47. (1) А в Риме уже на рассвете все граждане в нетерпении собрались на форуме, куда Вергиний, одетый как на похоронах, привел дочь, обряженную в лохмотья, в сопровождении нескольких матрон и толпы защитников. (2) Здесь Вергиний стал обходить людей; обращаясь к ним, он не только просил содействия, но требовал его как должного: он-де каждый день идет в бой за их жен и детей, и никто не сравнится с ним ни храбростью, ни числом совершенных на войне подвигов. Но что в них пользы, когда в городе, не задетом войною, наши дети стоят на краю гибели, как если б он был уже захвачен врагом? (3) Будто держа речь перед собранием, он обходил людей. Подобное говорил и Ицилий. (4) Но сильнее всяких слов действовал на толпу тихий плач женщин. Вопреки всему, с прежним упорством – вот до чего довело его вожделение или, лучше сказать, безумие – Аппий взошел на трибунал, и не успел истец договорить о том, что накануне благодаря ходатаям приговор вынесен не был, и снова изложить свое требование, а Вергиний – получить ответное слово, как он вмешался.
(5) Возможно, какая-то из переданных древними писателями речей, в которой Аппий обосновал свой приговор, и подлинная, но ни одна из них не отвечает чудовищности самого приговора[375], вот почему, мне кажется, следует изложить его голую суть – Вергиния была признана рабыней. (6) Сперва все оцепенели, потрясенные такой жестокостью, и на некоторое время водворилась тишина. Но потом, когда Клавдий собрался было, отстранив матрон, схватить девицу, женщины ответили на это жалобным плачем, а Вергиний, погрозив Аппию, сказал: (7) «За Ицилия, а не за тебя, Аппий, просватана моя дочь, и вырастил я ее для брака, а не для разврата. Тебе угодно, как скоту и зверю, совокупляться, с кем захочешь? Эти, быть может, и стерпят такое, но, я уверен, не те, в чьих руках оружие». (8) Толпа женщин и стоящие рядом защитники отталкивали Клавдия, но глашатай восстановил тишину.

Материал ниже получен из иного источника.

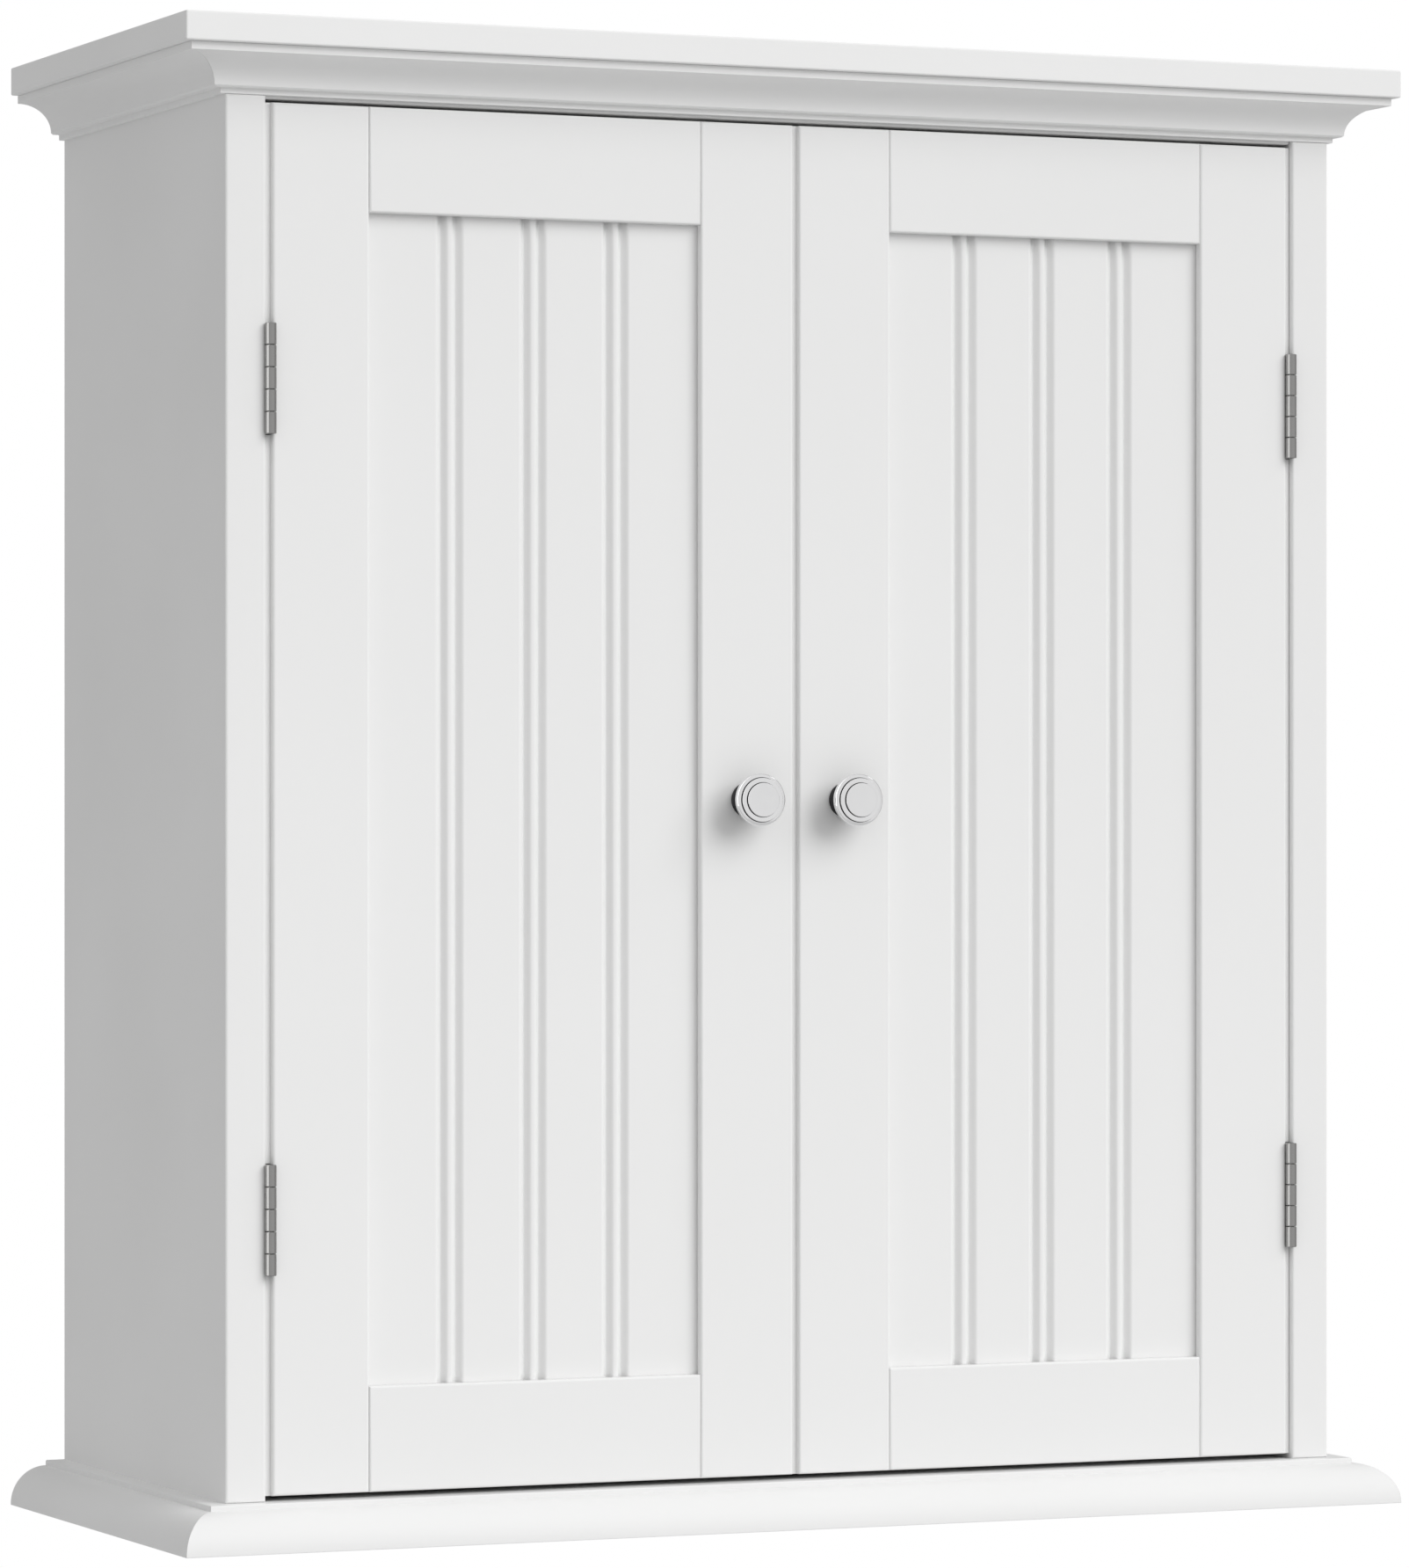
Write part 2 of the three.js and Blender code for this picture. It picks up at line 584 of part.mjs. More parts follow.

48. (1) Децемвир, потерявший от похоти разум, заявил, что не только по вчерашним нападкам Ицилия и буйству Вергиния, свидетели коих были все римляне, но и по другим достоверным сведениям он понял, что с целью посеять смуту в Городе всю ночь собирались сходки. (2) И потому, мол, он, зная о предстоящей борьбе, пришел сюда в сопровождении вооруженных людей, но не ради притеснения мирных граждан, а для того, чтобы, не роняя высокого сана, обуздать тех, кто нарушает общественное спокойствие. «И потому советую вам успокоиться, – сказал он. (3) – А вы, ликторы, расчистите путь в толпе, чтобы хозяин мог вернуть свою собственность!»
Он произнес это громовым голосом и с такою злобой, что толпа расступилась, сама принося девушку в жертву насилию. (4) И тогда Вергиний, увидев, что помощи ждать не от кого, с мольбой обратился к Аппию: «Прости отцу ради его горя, если я сказал против себя неразумное слово, но позволь напоследок здесь, в присутствии девицы, расспросить кормилицу, как обстояло дело, чтобы я, если и правда не отец, ушел отсюда со спокойным сердцем». (5) Получив разрешение, он отошел с дочерью и кормилицей к лавкам, что расположены возле храма Венеры Очистительницы[376] и зовутся теперь Новыми [377], и, выхватив там у мясника нож, воскликнул: «Только так, дочь моя, я могу сделать тебя свободной». Тут он пронзает грудь девушки и, обернувшись к судилищу, произносит: «Да падет проклятье за эту кровь на твою голову, Аппий!»